> [WHAT NEEDS TO BE DONE]:
Go through the listing and write out all of it exactly.

* begin *

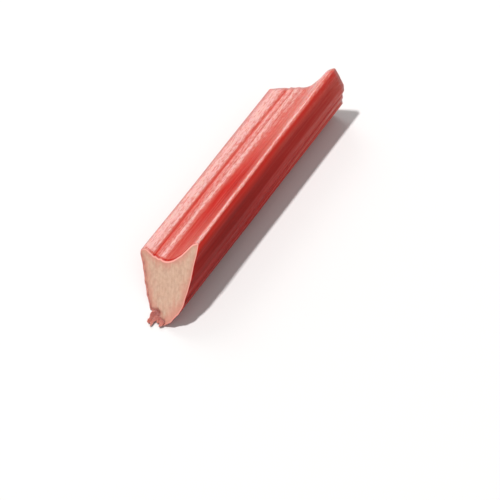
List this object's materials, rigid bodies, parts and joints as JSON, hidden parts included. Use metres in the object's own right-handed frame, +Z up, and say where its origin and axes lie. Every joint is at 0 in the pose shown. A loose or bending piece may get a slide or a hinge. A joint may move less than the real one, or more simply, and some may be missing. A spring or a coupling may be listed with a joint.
{
  "type": "rhubarb stalk",
  "caption": "Cut length of rhubarb stalk lying on its side, with a shallow channel, fine ribs and a slanting cut at each end.",
  "frame": {"origin": "bottom centre of the bounding box, on the surface that the stalk lies on", "axes": "+X along the stalk from the root-end cut to the leaf-end cut, +Z up"},
  "size_m": [0.1416, 0.032, 0.0303],
  "materials": {
    "skin": "waxy satin red skin, paler along the ridges",
    "flesh": "moist cream flesh with fibre ends on the cut faces"
  },
  "bodies": {
    "root": {"stalk": "skin"}
  },
  "joints": []
}
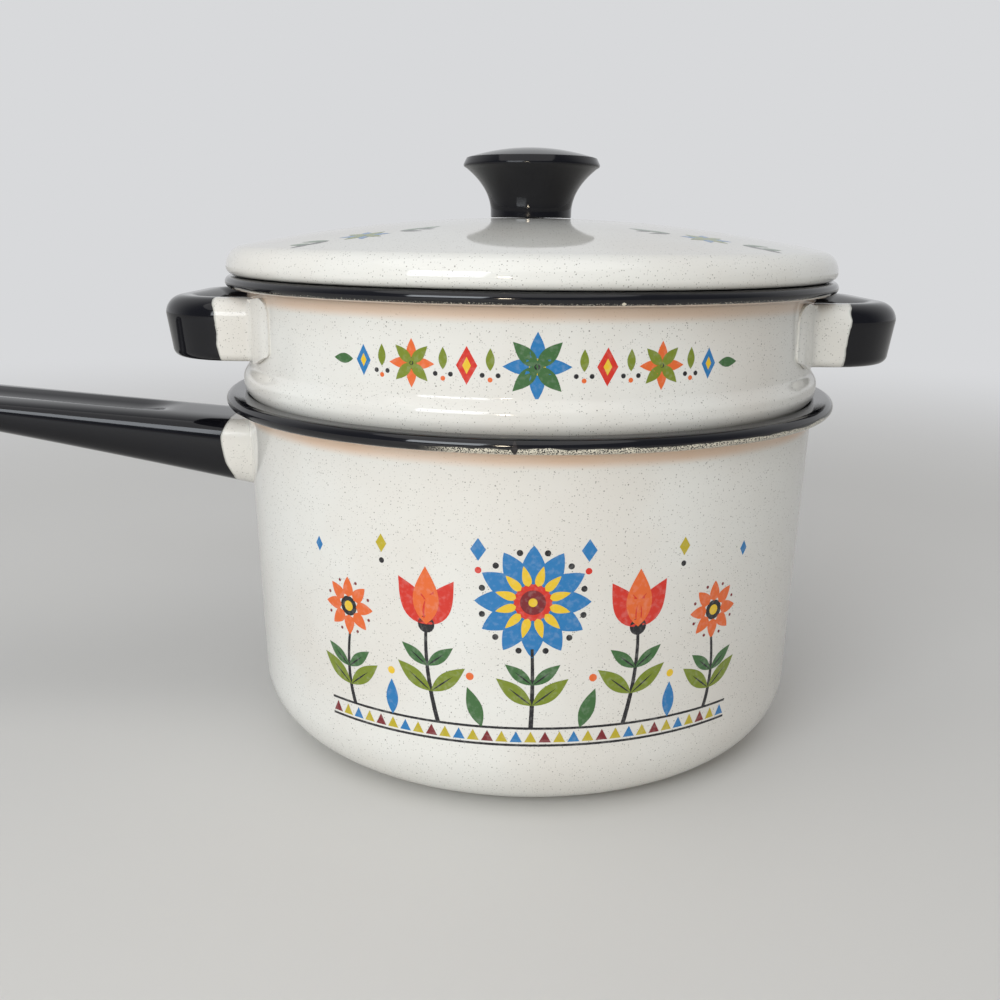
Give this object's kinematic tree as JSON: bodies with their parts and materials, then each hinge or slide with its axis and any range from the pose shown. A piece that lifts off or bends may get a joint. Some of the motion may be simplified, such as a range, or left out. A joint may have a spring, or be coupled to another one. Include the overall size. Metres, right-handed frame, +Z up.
{
  "type": "double boiler",
  "caption": "Enamelled steel double boiler: long-handled saucepan, upper pan with loop ears seated in its mouth, and a domed lid with a moulded knob.",
  "frame": {"origin": "centre of the saucepan's flat base, on the surface it stands on", "axes": "+Z up along the axis of the pans; the long handle points along -X and the ears along +X and -X"},
  "size_m": [0.3666, 0.192, 0.183],
  "materials": {
    "white_enamel": "gloss vitreous enamel, warm white with fine specks",
    "black_enamel": "gloss vitreous enamel",
    "ear_enamel": "gloss vitreous enamel, black dipped over white",
    "knob_plastic": "gloss moulded thermoset",
    "brass": "turned",
    "screw_steel": "plated"
  },
  "bodies": {
    "saucepan": {"pot_body": "white_enamel", "long_handle": "black_enamel"},
    "upper_pan": {"pan_body": "white_enamel", "ear_left": "ear_enamel", "ear_right": "ear_enamel"},
    "lid": {"lid_shell": "white_enamel", "knob": "knob_plastic", "knob_bush": "brass", "knob_screw": "screw_steel", "knob_washer": "screw_steel"}
  },
  "joints": [
    {"name": "upper_pan_lift", "type": "slide", "parent": "saucepan", "child": "upper_pan", "axis": [0, 0, 1], "range_m": [0, 0.09]},
    {"name": "lid_lift", "type": "slide", "parent": "upper_pan", "child": "lid", "axis": [0, 0, 1], "range_m": [0, 0.06]}
  ]
}
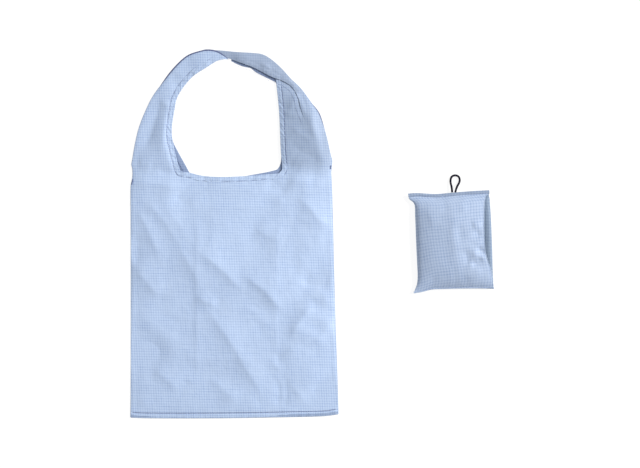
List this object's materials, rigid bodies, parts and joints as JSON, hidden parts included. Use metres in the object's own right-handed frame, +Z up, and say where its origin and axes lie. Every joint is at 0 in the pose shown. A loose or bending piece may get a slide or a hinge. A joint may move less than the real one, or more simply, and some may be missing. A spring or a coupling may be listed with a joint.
{
  "type": "foldable tote bag",
  "caption": "Thin cloth shopping bag with one wide shoulder handle, folding in three along its height, and its small storage pouch with a round elastic loop.",
  "frame": {"origin": "on the surface that the bag lies on, under the middle of its upper body", "axes": "+X across the bag towards the pouch, +Y from the bottom seam towards the handle, +Z up out of the front panel"},
  "size_m": [0.6485, 0.661, 0.026],
  "materials": {
    "cloth": "matte",
    "thread": "matte",
    "elastic": "matte"
  },
  "bodies": {
    "upper_body": {"back_panel_upper": "cloth", "front_panel_upper": "cloth", "mouth_hem_back": "cloth", "mouth_hem_front": "cloth", "mouth_stitching": "thread", "side_seam_left_upper": "cloth", "side_seam_right_upper": "cloth"},
    "lower_body": {"back_panel_lower": "cloth", "front_panel_lower": "cloth", "side_seam_left_lower": "cloth", "side_seam_right_lower": "cloth", "bottom_seam": "cloth", "bottom_stitching": "thread"},
    "handle": {"strap_left_back": "cloth", "strap_left_front": "cloth", "strap_right_back": "cloth", "strap_right_front": "cloth", "strap_hem_left_back": "cloth", "strap_hem_left_front": "cloth", "strap_hem_right_back": "cloth", "strap_hem_right_front": "cloth", "strap_edge_left": "cloth", "strap_edge_right": "cloth", "strap_stitching_left": "thread", "strap_stitching_right": "thread", "strap_join_seam": "cloth"},
    "pouch": {"pouch_front": "cloth", "pouch_back": "cloth", "pouch_seam_top": "cloth", "pouch_seam_bottom": "cloth", "pouch_hem_front": "cloth", "pouch_hem_back": "cloth", "pouch_stitching_top": "thread", "pouch_stitching_bottom": "thread"},
    "loop": {"elastic_loop": "elastic"}
  },
  "joints": [
    {"name": "handle_fold", "type": "hinge", "parent": "upper_body", "child": "handle", "pos_m": [0, 0.118, 0.013], "axis": [1, 0, 0], "range_deg": [0, 179.5]},
    {"name": "lower_fold", "type": "hinge", "parent": "upper_body", "child": "lower_body", "pos_m": [0, -0.123, 0.0225], "axis": [-1, 0, 0], "range_deg": [0, 179.5]},
    {"name": "pouch_lift", "type": "slide", "parent": "upper_body", "child": "pouch", "axis": [0, 0, 1], "range_m": [0, 0.15]},
    {"name": "loop_tilt", "type": "hinge", "parent": "pouch", "child": "loop", "pos_m": [0.3945, 0.0774, 0.006], "axis": [1, 0, 0], "range_deg": [0, 90]}
  ]
}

* end *

> [EXPECTED ANSWER]:
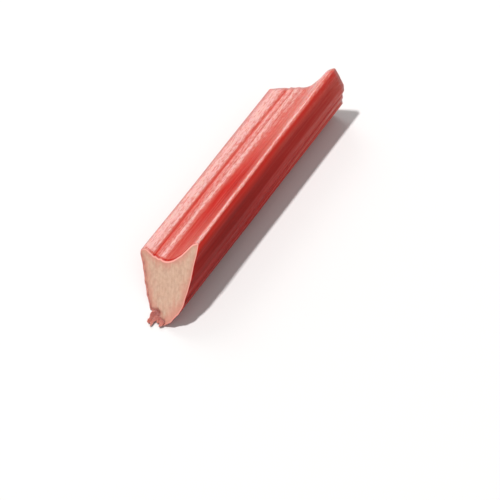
List this object's materials, rigid bodies, parts and joints as JSON, hidden parts included. Use metres in the object's own right-handed frame, +Z up, and say where its origin and axes lie. Every joint is at 0 in the pose shown. A loose or bending piece may get a slide or a hinge. A joint may move less than the real one, or more simply, and some may be missing. A spring or a coupling may be listed with a joint.
{
  "type": "rhubarb stalk",
  "caption": "Cut length of rhubarb stalk lying on its side, with a shallow channel, fine ribs and a slanting cut at each end.",
  "frame": {"origin": "bottom centre of the bounding box, on the surface that the stalk lies on", "axes": "+X along the stalk from the root-end cut to the leaf-end cut, +Z up"},
  "size_m": [0.1416, 0.032, 0.0303],
  "materials": {
    "skin": "waxy satin red skin, paler along the ridges",
    "flesh": "moist cream flesh with fibre ends on the cut faces"
  },
  "bodies": {
    "root": {"stalk": "skin"}
  },
  "joints": []
}
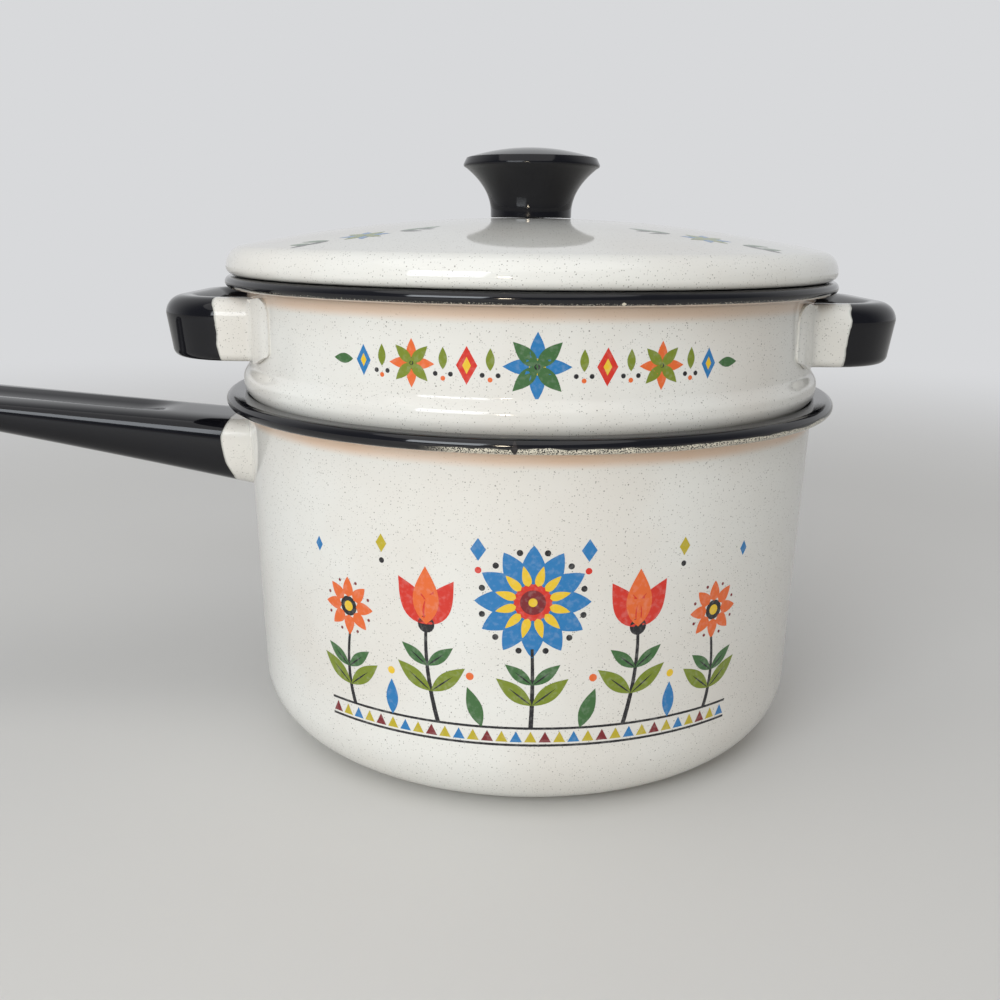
Give this object's kinematic tree as JSON: bodies with their parts and materials, then each hinge or slide with its axis and any range from the pose shown. A piece that lifts off or bends may get a joint. Some of the motion may be simplified, such as a range, or left out. A joint may have a spring, or be coupled to another one. Include the overall size. Metres, right-handed frame, +Z up.
{
  "type": "double boiler",
  "caption": "Enamelled steel double boiler: long-handled saucepan, upper pan with loop ears seated in its mouth, and a domed lid with a moulded knob.",
  "frame": {"origin": "centre of the saucepan's flat base, on the surface it stands on", "axes": "+Z up along the axis of the pans; the long handle points along -X and the ears along +X and -X"},
  "size_m": [0.3666, 0.192, 0.183],
  "materials": {
    "white_enamel": "gloss vitreous enamel, warm white with fine specks",
    "black_enamel": "gloss vitreous enamel",
    "ear_enamel": "gloss vitreous enamel, black dipped over white",
    "knob_plastic": "gloss moulded thermoset",
    "brass": "turned",
    "screw_steel": "plated"
  },
  "bodies": {
    "saucepan": {"pot_body": "white_enamel", "long_handle": "black_enamel"},
    "upper_pan": {"pan_body": "white_enamel", "ear_left": "ear_enamel", "ear_right": "ear_enamel"},
    "lid": {"lid_shell": "white_enamel", "knob": "knob_plastic", "knob_bush": "brass", "knob_screw": "screw_steel", "knob_washer": "screw_steel"}
  },
  "joints": [
    {"name": "upper_pan_lift", "type": "slide", "parent": "saucepan", "child": "upper_pan", "axis": [0, 0, 1], "range_m": [0, 0.09]},
    {"name": "lid_lift", "type": "slide", "parent": "upper_pan", "child": "lid", "axis": [0, 0, 1], "range_m": [0, 0.06]}
  ]
}
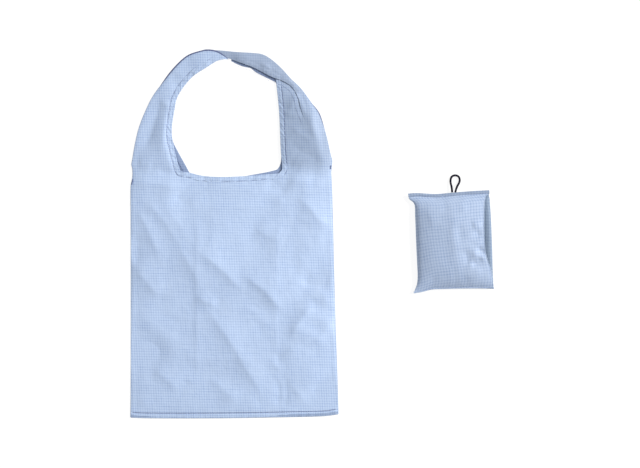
List this object's materials, rigid bodies, parts and joints as JSON, hidden parts included. Use metres in the object's own right-handed frame, +Z up, and say where its origin and axes lie. Every joint is at 0 in the pose shown. A loose or bending piece may get a slide or a hinge. A joint may move less than the real one, or more simply, and some may be missing. A spring or a coupling may be listed with a joint.
{
  "type": "foldable tote bag",
  "caption": "Thin cloth shopping bag with one wide shoulder handle, folding in three along its height, and its small storage pouch with a round elastic loop.",
  "frame": {"origin": "on the surface that the bag lies on, under the middle of its upper body", "axes": "+X across the bag towards the pouch, +Y from the bottom seam towards the handle, +Z up out of the front panel"},
  "size_m": [0.6485, 0.661, 0.026],
  "materials": {
    "cloth": "matte",
    "thread": "matte",
    "elastic": "matte"
  },
  "bodies": {
    "upper_body": {"back_panel_upper": "cloth", "front_panel_upper": "cloth", "mouth_hem_back": "cloth", "mouth_hem_front": "cloth", "mouth_stitching": "thread", "side_seam_left_upper": "cloth", "side_seam_right_upper": "cloth"},
    "lower_body": {"back_panel_lower": "cloth", "front_panel_lower": "cloth", "side_seam_left_lower": "cloth", "side_seam_right_lower": "cloth", "bottom_seam": "cloth", "bottom_stitching": "thread"},
    "handle": {"strap_left_back": "cloth", "strap_left_front": "cloth", "strap_right_back": "cloth", "strap_right_front": "cloth", "strap_hem_left_back": "cloth", "strap_hem_left_front": "cloth", "strap_hem_right_back": "cloth", "strap_hem_right_front": "cloth", "strap_edge_left": "cloth", "strap_edge_right": "cloth", "strap_stitching_left": "thread", "strap_stitching_right": "thread", "strap_join_seam": "cloth"},
    "pouch": {"pouch_front": "cloth", "pouch_back": "cloth", "pouch_seam_top": "cloth", "pouch_seam_bottom": "cloth", "pouch_hem_front": "cloth", "pouch_hem_back": "cloth", "pouch_stitching_top": "thread", "pouch_stitching_bottom": "thread"},
    "loop": {"elastic_loop": "elastic"}
  },
  "joints": [
    {"name": "handle_fold", "type": "hinge", "parent": "upper_body", "child": "handle", "pos_m": [0, 0.118, 0.013], "axis": [1, 0, 0], "range_deg": [0, 179.5]},
    {"name": "lower_fold", "type": "hinge", "parent": "upper_body", "child": "lower_body", "pos_m": [0, -0.123, 0.0225], "axis": [-1, 0, 0], "range_deg": [0, 179.5]},
    {"name": "pouch_lift", "type": "slide", "parent": "upper_body", "child": "pouch", "axis": [0, 0, 1], "range_m": [0, 0.15]},
    {"name": "loop_tilt", "type": "hinge", "parent": "pouch", "child": "loop", "pos_m": [0.3945, 0.0774, 0.006], "axis": [1, 0, 0], "range_deg": [0, 90]}
  ]
}